Com relação às liberdades individuais, a história do filme traz dilemas bem claros. O conflito central nesse ponto se dá entre as perspectivas de privacidade e de monitoramento. Em que medida a vigilância sobre a vida privada em espaços públicos merece ser respaldada? Quais os limites da exposição do indivíduo? Quais as condutas legais (ou mesmo éticas) dos "espectadores" da vida privada alheia?
Câmeras de segurança, traçabilidade do indivíduo, publicidade por “pessoas reais”, acesso instantâneo a imagens. Tudo isso já se encontra fortemente presente no nosso dia a dia. Como indica Gilles Lipovetsky, vivemos em uma “sociedade das telas”.

A imagem acima é muito semelhante ao que vemos diariamente em redes sociais, em que as pessoas mostram cenas triviais de seus dias. Nesse ponto, vale trazer um aspecto jurídico muito recente, qual seja, um eventual direito à "extimidade".
Esse "novo direito", se é que já podemos considerá-lo assim, diz respeito à conduta de tornar pública a sua intimidade, de forma voluntária. Há quem entenda como sendo um dos vieses do direito fundamental à intimidade, o qual pode ser entendido, de forma vulgar, como o direito à mostrar ou não mostrar o que se quer que seja de conhecimento público.

Com respaldo no direito à intimidade, assim como na liberdade de expressão, portanto, as pessoas passam se deparar com esse novo conceito, chamado de extimidade, pois traduziria o direito à externalização de sua intimidade, a ser validada pela sociedade que lhe "assiste".
O aspecto do filme que vai de encontro ao exercício do direito da extimidade, no caso de Truman, seria o fato de que ele, sendo aquele que tem a sua intimidade revelada, não tem ímpeto em fazê-lo, sequer ciência disso.
Logo, há evidente violação à sua liberdade e privacidade - aliás, a própria liberdade de locomoção do protagonista é maculada durante suas tentativas de sair da "cidade" em que morava, quando os produtores o impedem até mesmo com a "criação de tempestades". E isso nos leva ao outro aspecto que une questões jurídicas, tecnologia e, claro, o filme.
Trata-se da ideia por trás das chamadas cidades inteligentes (ou smart cities). No reality show em que Truman vivia, o movimento do oceano, do vento, o amanhecer e o anoitecer eram controlados, podendo ocorrer quando desejado pela “direção” do programa. Sim, dia e noite eram simulados quando se bem entendesse. Até que ponto o Estado, no caso das nossas cidades inteligentes, estaria autorizado a controlar aspectos como esses, por razões de interesse público, por exemplo?

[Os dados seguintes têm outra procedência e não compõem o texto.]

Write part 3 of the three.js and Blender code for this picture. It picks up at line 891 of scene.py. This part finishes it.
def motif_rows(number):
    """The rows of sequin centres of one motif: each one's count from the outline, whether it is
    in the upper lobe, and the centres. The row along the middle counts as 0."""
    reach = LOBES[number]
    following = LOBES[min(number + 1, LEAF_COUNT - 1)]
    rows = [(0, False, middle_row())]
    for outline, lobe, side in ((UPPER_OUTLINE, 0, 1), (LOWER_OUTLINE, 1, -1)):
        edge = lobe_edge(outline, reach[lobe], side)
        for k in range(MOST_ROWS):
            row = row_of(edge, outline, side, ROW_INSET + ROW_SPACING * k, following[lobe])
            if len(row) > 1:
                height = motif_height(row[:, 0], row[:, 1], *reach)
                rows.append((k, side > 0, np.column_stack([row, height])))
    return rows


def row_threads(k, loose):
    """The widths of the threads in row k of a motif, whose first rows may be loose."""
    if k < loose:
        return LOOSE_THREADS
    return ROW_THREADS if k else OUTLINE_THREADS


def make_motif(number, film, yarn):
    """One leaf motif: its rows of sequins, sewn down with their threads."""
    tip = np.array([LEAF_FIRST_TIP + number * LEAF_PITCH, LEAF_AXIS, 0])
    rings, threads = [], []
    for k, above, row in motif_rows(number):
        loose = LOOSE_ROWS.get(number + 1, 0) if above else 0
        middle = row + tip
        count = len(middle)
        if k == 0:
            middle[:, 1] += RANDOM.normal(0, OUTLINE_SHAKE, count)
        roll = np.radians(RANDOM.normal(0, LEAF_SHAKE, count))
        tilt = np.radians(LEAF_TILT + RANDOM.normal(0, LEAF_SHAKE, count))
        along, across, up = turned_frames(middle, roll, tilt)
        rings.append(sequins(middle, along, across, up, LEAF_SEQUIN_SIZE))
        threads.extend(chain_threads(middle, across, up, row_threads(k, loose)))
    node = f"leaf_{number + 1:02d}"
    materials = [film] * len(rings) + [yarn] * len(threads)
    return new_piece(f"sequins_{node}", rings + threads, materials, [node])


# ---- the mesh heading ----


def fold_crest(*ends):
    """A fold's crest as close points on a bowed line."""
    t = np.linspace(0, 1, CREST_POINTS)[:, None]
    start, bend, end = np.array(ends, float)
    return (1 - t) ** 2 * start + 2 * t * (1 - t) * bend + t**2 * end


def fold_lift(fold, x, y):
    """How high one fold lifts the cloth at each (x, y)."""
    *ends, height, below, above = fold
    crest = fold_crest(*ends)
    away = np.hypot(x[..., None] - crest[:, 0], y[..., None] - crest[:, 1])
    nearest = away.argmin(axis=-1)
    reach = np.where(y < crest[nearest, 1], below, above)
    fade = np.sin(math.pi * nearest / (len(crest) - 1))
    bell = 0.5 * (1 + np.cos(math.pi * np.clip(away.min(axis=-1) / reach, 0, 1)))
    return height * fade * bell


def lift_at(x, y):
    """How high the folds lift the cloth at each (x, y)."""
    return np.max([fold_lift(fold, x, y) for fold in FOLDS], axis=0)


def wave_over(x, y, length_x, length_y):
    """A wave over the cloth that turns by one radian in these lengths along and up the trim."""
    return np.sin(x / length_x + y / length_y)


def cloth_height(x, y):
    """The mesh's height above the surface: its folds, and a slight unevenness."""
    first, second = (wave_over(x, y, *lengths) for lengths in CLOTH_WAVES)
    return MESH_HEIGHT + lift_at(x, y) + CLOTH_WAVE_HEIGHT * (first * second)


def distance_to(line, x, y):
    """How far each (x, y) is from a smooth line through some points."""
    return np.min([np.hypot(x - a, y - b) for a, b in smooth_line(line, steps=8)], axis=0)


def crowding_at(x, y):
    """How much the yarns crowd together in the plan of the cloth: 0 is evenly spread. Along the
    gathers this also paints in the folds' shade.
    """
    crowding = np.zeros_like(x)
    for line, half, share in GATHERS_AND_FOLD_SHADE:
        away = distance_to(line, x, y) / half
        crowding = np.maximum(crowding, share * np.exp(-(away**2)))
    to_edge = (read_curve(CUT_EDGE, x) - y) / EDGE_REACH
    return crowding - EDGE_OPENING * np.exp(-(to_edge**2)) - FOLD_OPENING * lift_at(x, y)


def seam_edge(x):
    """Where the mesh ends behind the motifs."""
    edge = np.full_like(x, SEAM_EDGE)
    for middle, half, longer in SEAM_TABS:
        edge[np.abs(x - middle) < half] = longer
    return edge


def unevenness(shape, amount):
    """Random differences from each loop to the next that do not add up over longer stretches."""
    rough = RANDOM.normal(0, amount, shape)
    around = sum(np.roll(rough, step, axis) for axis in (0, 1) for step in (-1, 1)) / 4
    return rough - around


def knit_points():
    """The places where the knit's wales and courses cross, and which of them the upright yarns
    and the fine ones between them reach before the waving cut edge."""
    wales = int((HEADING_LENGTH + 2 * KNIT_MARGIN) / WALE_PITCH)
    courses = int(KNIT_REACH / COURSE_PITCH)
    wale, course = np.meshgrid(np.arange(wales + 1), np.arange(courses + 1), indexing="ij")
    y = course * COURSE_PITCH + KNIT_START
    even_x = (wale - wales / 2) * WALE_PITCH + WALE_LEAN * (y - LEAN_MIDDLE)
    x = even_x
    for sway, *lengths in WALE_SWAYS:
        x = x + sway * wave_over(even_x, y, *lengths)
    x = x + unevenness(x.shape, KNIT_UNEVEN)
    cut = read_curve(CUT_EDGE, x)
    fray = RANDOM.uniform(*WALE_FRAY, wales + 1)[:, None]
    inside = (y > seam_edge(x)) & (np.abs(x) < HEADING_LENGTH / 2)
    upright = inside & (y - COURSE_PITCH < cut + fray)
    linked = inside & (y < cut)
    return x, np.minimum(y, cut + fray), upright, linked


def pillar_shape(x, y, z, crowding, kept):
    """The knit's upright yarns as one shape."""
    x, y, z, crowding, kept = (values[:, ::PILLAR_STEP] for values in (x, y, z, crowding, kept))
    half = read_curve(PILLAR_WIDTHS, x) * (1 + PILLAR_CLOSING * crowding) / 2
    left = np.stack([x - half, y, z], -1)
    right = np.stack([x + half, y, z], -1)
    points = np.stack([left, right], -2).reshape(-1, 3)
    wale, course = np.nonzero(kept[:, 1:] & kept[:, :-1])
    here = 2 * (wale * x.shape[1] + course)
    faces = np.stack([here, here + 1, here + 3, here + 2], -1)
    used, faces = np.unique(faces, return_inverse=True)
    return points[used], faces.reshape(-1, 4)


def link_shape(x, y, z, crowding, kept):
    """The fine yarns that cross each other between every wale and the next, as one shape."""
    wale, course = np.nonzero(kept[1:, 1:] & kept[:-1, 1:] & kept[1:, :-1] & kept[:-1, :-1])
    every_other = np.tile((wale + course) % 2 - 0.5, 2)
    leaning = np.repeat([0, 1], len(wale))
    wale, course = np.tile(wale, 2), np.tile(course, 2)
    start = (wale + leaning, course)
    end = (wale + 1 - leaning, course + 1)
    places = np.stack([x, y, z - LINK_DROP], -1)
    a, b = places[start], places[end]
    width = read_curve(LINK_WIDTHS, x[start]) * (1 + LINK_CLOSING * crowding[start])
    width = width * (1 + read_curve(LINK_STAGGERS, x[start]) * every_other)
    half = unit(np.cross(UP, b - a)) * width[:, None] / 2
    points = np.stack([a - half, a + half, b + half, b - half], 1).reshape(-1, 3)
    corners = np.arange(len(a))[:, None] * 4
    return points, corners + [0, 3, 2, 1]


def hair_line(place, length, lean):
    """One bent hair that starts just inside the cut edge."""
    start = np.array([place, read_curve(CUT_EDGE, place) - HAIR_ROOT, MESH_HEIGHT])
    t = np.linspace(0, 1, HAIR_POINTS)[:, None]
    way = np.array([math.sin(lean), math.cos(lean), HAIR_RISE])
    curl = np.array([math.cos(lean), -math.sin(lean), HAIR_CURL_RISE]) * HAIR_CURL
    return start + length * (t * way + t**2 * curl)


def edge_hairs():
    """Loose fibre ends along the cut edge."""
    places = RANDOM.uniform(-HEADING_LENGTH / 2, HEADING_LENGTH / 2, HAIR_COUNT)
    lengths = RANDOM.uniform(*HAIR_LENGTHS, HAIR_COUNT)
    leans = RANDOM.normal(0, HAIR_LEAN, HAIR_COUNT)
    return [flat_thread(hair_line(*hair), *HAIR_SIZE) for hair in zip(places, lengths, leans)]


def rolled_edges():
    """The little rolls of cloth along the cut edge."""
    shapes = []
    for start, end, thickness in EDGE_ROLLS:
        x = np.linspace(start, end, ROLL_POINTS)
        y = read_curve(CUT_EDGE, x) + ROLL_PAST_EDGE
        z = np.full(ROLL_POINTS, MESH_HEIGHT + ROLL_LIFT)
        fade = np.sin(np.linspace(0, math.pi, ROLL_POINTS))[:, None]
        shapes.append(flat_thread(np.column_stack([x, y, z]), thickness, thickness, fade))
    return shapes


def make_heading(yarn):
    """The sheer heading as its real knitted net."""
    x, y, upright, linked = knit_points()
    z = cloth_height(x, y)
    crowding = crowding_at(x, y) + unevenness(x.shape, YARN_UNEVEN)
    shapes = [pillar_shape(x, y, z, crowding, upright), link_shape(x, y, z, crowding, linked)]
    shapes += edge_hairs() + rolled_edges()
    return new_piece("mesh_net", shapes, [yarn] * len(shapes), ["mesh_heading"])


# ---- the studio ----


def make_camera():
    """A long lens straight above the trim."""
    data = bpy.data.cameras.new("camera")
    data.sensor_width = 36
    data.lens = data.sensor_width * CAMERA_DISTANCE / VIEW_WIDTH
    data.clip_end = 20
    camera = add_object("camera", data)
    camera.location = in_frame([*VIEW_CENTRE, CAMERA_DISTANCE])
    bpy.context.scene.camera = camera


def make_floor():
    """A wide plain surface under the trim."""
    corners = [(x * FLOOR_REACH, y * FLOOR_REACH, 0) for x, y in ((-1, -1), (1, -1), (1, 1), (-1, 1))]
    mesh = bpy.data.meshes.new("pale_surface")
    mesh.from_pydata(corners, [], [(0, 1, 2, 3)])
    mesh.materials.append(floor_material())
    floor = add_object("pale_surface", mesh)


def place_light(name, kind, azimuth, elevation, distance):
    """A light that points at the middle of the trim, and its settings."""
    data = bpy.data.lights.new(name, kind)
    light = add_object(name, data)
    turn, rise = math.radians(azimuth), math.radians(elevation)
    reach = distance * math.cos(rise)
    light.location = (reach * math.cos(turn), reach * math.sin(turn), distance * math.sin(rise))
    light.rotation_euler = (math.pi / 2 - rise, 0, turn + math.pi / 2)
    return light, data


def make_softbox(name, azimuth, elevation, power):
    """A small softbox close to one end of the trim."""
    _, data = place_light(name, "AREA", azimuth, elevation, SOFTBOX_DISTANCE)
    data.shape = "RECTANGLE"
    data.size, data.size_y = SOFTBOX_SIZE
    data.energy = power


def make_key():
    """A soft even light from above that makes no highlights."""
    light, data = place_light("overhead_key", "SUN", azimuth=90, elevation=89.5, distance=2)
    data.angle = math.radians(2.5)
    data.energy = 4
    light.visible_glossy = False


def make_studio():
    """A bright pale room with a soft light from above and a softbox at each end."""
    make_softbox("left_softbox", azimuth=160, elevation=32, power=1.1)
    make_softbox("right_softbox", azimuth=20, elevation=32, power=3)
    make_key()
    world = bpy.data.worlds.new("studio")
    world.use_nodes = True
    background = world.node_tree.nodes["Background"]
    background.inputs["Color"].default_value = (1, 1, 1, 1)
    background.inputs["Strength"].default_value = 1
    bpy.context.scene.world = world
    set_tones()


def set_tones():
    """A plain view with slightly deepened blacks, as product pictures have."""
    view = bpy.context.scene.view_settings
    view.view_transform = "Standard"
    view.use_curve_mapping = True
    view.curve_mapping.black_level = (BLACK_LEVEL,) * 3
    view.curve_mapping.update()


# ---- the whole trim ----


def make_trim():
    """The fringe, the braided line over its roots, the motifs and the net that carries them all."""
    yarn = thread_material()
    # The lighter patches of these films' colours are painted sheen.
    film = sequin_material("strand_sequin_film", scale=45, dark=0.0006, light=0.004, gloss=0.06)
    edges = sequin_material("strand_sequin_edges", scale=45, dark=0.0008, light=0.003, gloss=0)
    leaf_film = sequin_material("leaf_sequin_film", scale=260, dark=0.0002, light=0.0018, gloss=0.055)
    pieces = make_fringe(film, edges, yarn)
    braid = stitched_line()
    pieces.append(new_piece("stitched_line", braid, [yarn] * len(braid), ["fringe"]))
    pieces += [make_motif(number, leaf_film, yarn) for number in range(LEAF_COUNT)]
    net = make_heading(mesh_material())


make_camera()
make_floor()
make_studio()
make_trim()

Por mais que no caso de Truman seja ficção, em nossa realidade não estamos tão longe disso. A tecnologia para tal já existe e, em certa escala, vem sendo aplicada, como ocorre na cidade de Songdo, na Coréia do Sul.
Além de ter controle climático em suas construções, ela foi toda construída nos moldes de um projeto pré definido (tal como ocorreu com o estúdio do reality show do filme). Na imagem acima, é possível ver a central responsável por "sugar" parte do lixo produzido diretamente das residências, encaminhando-os à reciclagem, razão pela qual sequer existem caminhões de coleta na cidade.
A cidade coreana, intitulada por muitos como a mais inteligente dentre as smart cities, possui, ainda, um sistema de vigilância por câmeras 24 horas. Ela se enquadra, assim, na ideia de "U-city", cuja inicial se refere à palavra em inglês "ubiquitous", ou seja, onipresente.
O livro que me inspirou a assistir ao filme ora analisado menciona a cidade do Rio de Janeiro como um exemplo de smart city emergente. Ele cita a conectividade do centro de operações da prefeitura (imagem abaixo, retirada de reportagem de O Globo), que acompanha o funcionamento geral da cidade 24 horas, todos os dias.

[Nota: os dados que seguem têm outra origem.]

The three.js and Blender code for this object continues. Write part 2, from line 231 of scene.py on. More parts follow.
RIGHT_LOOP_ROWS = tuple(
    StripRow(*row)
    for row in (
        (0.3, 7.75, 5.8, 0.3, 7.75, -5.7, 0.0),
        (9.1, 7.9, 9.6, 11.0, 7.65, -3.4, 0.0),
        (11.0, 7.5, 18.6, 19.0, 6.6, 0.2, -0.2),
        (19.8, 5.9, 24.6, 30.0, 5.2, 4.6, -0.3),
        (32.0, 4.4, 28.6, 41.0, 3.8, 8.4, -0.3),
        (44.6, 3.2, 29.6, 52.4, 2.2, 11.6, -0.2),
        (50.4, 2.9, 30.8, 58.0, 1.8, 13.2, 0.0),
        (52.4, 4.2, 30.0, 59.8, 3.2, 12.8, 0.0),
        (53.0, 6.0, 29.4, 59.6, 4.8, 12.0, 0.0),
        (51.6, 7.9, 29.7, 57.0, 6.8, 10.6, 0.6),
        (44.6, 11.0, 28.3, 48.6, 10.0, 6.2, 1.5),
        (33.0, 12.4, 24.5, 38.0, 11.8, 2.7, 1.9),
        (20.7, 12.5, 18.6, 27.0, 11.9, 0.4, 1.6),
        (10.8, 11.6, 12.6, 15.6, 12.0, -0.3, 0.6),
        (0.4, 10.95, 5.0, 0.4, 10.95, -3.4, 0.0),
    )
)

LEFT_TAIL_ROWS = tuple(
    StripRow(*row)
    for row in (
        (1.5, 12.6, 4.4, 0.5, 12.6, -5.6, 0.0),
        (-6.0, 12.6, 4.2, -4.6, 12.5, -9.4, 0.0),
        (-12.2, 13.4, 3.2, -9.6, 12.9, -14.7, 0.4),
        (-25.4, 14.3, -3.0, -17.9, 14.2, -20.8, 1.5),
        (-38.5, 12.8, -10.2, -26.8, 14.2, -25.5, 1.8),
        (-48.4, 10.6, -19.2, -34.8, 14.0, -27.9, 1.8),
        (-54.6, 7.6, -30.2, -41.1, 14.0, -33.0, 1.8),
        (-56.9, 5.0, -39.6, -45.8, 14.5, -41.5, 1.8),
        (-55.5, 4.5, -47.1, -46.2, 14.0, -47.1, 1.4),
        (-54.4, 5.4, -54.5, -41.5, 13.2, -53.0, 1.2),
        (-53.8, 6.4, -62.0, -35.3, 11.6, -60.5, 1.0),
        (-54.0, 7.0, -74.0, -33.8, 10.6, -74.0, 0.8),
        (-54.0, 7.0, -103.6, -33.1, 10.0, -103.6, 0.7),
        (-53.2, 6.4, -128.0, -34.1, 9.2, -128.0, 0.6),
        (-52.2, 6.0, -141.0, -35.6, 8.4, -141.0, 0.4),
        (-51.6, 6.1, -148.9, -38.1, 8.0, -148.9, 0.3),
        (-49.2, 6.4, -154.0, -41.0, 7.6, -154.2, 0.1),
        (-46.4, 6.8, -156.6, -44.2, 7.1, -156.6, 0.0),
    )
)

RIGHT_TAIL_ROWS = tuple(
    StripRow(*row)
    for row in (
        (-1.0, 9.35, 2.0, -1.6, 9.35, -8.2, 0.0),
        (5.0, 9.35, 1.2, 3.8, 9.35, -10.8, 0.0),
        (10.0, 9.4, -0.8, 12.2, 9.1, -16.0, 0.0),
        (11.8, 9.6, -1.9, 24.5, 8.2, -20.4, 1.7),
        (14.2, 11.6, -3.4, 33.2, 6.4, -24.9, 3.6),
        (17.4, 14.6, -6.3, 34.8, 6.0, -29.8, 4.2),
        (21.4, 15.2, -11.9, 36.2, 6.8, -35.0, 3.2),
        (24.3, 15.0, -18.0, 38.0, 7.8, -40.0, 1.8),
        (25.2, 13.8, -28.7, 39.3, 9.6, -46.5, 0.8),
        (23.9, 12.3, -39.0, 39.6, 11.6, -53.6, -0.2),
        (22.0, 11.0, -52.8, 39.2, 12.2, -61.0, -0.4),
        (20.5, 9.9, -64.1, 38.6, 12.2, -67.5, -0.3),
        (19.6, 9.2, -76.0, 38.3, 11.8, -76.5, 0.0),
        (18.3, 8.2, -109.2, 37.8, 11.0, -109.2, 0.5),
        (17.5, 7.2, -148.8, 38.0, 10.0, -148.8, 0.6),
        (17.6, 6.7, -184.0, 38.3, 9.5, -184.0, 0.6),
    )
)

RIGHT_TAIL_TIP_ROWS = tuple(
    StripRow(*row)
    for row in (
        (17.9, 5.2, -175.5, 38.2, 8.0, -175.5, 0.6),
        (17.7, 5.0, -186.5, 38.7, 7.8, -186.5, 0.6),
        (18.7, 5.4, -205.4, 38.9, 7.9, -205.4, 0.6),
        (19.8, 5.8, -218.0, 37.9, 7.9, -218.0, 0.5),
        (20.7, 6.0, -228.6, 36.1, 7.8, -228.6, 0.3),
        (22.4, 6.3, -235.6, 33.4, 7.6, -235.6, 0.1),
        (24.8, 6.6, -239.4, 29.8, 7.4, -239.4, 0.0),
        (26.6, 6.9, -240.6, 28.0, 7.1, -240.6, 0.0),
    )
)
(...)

Em suma, diante dessa crescente busca por cidades inteligentes, como sinônimo de eficiência e qualidade de vida, é preciso averiguar os limites da ingerência estatal. Chamo atenção, portanto, ao fato de que nem tudo são flores quando pensamos em smart cities. É necessário sopesar a qualidade de vida trazida pelas medidas com as mitigações a direitos fundamentais, da mesma forma, trazidas por elas.
Seja pelo monitoramento no âmbito das cidades inteligentes, seja pelo direito à extimidade (exteriorização da intimidade, se assim pretendido), fato é que atualmente os indivíduos estão sob constante supervisão de terceiros, que muitas vezes sequer são conhecidos - se levarmos em consideração esses termos, o cenário real de hoje não se difere muito daquele retratado no filme.
Arrisco dizer que a geração atual esteja sendo vítima de um show de Truman - cuja exposição ao monitoramento alheio e à própria exposição de suas vidas em redes sociais, sem a necessária capacidade de discernimento para tal, são tão comuns logo na infância quanto era jogar bola na rua décadas atrás.